From a 2011 Dallas Morning News Article by Sarah Kraemer, "Last year, 33,000 cases were reported in Dallas County, and 6,000 of them were confirmed. Each week, Barton sees between 20 and 35 abused children, with injuries ranging from bruises to broken rib cages and skull fractures."
This Dallas based doctor sees 20-35 abused children per week. PER WEEK. 

Where do those kids go?
To foster homes in the Dallas area.

Who speaks for them besides their attorneys? 
CASA workers of counties like Dallas, Collin, Denton, etc.
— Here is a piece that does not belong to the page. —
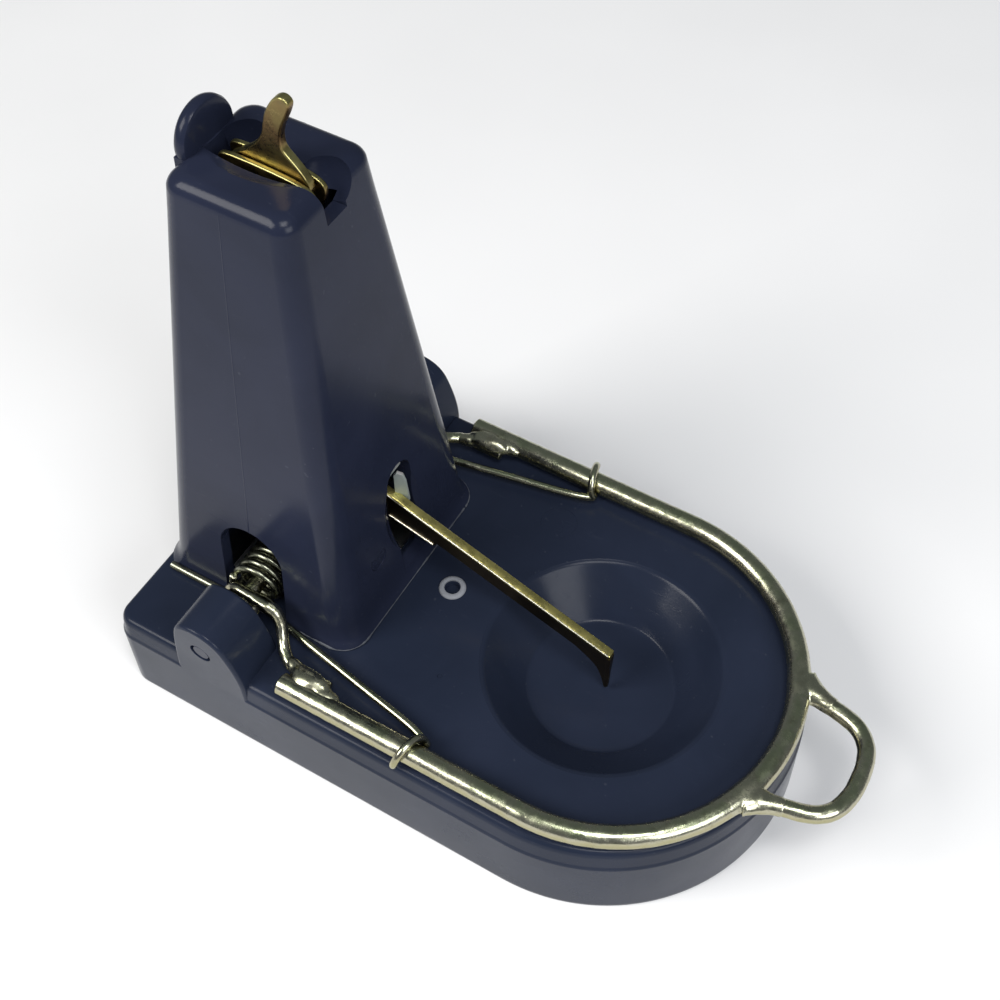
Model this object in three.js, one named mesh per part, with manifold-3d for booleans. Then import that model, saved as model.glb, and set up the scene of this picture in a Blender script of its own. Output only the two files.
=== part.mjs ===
// Snap mouse trap: a moulded base with a hollow tower, a sprung U-shaped bail, a catch lever
// that holds the bail up, and a trigger lever that reaches over the bait cup.
// Millimetres, +Z up, +X from the tower to the handle. Parts are built about the bait cup's
// axis (x = 0) and the outermost group moves the whole trap to the middle of its footprint.
import * as THREE from 'three';
import { mergeVertices } from 'three/addons/utils/BufferGeometryUtils.js';
import Module from 'manifold-3d';

const wasm = await Module();
wasm.setup();

// ---------------------------------------------------------------- driving dimensions
const GAP = 0.3;                 // clearance between neighbouring pieces

const PLATE_Z = 16.7;            // top of the base plate
const BASE_HALF = 30.0;          // half width at the plate
const BASE_DRAFT = 0.75;         // how much wider the skirt is at the floor
const BASE_REAR_X = -68.3;
const BASE_FRONT_C = 0.4;        // centre of the rounded front
const BASE_CORNER_R = 3.0;
const SKIN = 2.0;                // moulded wall thickness

const CUP_R = 17.9;
const CUP_FLOOR_R = 11.4;
const CUP_DEPTH = 6.8;
const NAIL_X = -26.2;            // shallow dimple with a raised ring
const NAIL_R = 1.05;

const AXLE = { x: -50.1, z: 21.9, r: 1.3 };
const BOSS_IN = 21.8;
const BOSS_OUT = 30.4;
const PLUG_R = 1.45;

const TOWER = {
  z0: PLATE_Z + GAP, z1: 92.0,
  rear0: -67.3, rear1: -56.9,
  front0: -33.0, front1: -38.7,
  half0: 17.6, half1: 8.6,
};
const EAR = { r: 4.7, z: 92.2, x0: -57.9, x1: -55.6 };

const ROD_R = 1.7;
const BAIL = { half: 27.4, arcX: 1.4, rearX: -38.3, z: 18.85 };
const ARM_R = 0.875;
const ARM_Y = 19.9;
const HANDLE_R = 1.3;

const SPRING_WIRE_R = 0.6;
const SPRING_COIL_R = 3.4;
const SPRING_PITCH = 1.36;
const LEG_Y = 17.9;
const HOOK_X = -16.0;

const CATCH_PIN = { x: -47.0, z: 85.6, r: 1.0 };
const TRIGGER_PIN = { x: -39.3, z: 32.8, r: 1.0 };
const CATCH_SET = 12;            // catch lever's turn, in degrees, when its foot is over the sear
const TRIGGER_SLOPE = -0.398;
const TRIGGER_TOP_Z = 34.3;      // top face where the strip leaves the tower
const TRIGGER_TOP_X = -34.5;

// ---------------------------------------------------------------- materials
const plastic = () => new THREE.MeshStandardMaterial({
  color: 0x262b38, roughness: 0.28, metalness: 0.0,
});
const zinc = () => new THREE.MeshStandardMaterial({
  color: 0xa8a07c, roughness: 0.25, metalness: 1.0,
});
const gold = () => new THREE.MeshStandardMaterial({
  color: 0xb89a4a, roughness: 0.3, metalness: 1.0,
});

// ---------------------------------------------------------------- solids
function toSolid(geometry) {
  let g = geometry.index ? geometry.toNonIndexed() : geometry.clone();
  g.deleteAttribute('normal');
  g.deleteAttribute('uv');
  g = mergeVertices(g, 1e-4);
  return new wasm.Manifold(new wasm.Mesh({
    numProp: 3,
    vertProperties: new Float32Array(g.attributes.position.array),
    triVerts: new Uint32Array(g.index.array),
  }));
}

function toGeometry(solid) {
  const m = solid.getMesh();
  const g = new THREE.BufferGeometry();
  const position = new Float32Array(m.numVert * 3);
  for (let i = 0; i < m.numVert; i += 1) {
    for (let k = 0; k < 3; k += 1) {
      position[i * 3 + k] = m.vertProperties[i * m.numProp + k];
    }
  }
  g.setAttribute('position', new THREE.BufferAttribute(position, 3));
  g.setIndex(new THREE.BufferAttribute(new Uint32Array(m.triVerts), 1));
  g.computeVertexNormals();
  return g;
}

function join(...solids) {
  return solids.reduce((a, b) => a.add(b));
}

function cut(solid, ...tools) {
  return tools.reduce((a, b) => a.subtract(b), solid);
}

function largest(solid) {
  return solid.decompose().reduce((a, b) => (b.volume() > a.volume() ? b : a));
}

// A closed skin over a stack of equal-length convex loops, the lowest loop first.
function loft(loops) {
  const n = loops[0].length;
  const position = [];
  const index = [];
  loops.forEach((loop) => loop.forEach((p) => position.push(p.x, p.y, p.z)));
  for (let k = 0; k + 1 < loops.length; k += 1) {
    for (let i = 0; i < n; i += 1) {
      const a = k * n + i;
      const b = k * n + ((i + 1) % n);
      index.push(a, b, b + n, a, b + n, a + n);
    }
  }
  const top = (loops.length - 1) * n;
  for (let i = 1; i + 1 < n; i += 1) {
    index.push(0, i + 1, i);
    index.push(top, top + i, top + i + 1);
  }
  const g = new THREE.BufferGeometry();
  g.setAttribute('position', new THREE.Float32BufferAttribute(position, 3));
  g.setIndex(index);
  return toSolid(g);
}

// Counter-clockwise rectangle with rounded corners at height z.
function roundedRect(x0, x1, half, r, z, segments = 4) {
  const centres = [
    [x1 - r, half - r, 0], [x0 + r, half - r, 1], [x0 + r, r - half, 2], [x1 - r, r - half, 3],
  ];
  const loop = [];
  centres.forEach(([cx, cy, quarter]) => {
    for (let i = 0; i <= segments; i += 1) {
      const a = (quarter + i / segments) * Math.PI / 2;
      loop.push(new THREE.Vector3(cx + r * Math.cos(a), cy + r * Math.sin(a), z));
    }
  });
  return loop;
}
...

Could you be moved to help? Does it just make you sad when you hear that kids in your town are locked in cages, starved, beaten, sexually abused, born addicted to drugs, and more, or are you sick to your stomach about it and feel the need to help?
The thing is that we don't see it. Not really. We live in our sterilized suburbs. We know the stories are out there, but we aren't moved to help because they aren't in front of us. But we're grown up people with grown up hearts, right? 
What if we CHOOSE to open those proverbial closet doors? What if we choose to be the ones who see them? What if we, instead of happening across a closet door, stand, holding open our own front doors, waiting to help?
Could you be a foster parent? Maybe a CASA? 
Could you be feeling, deep within you, moved by compassion to do something?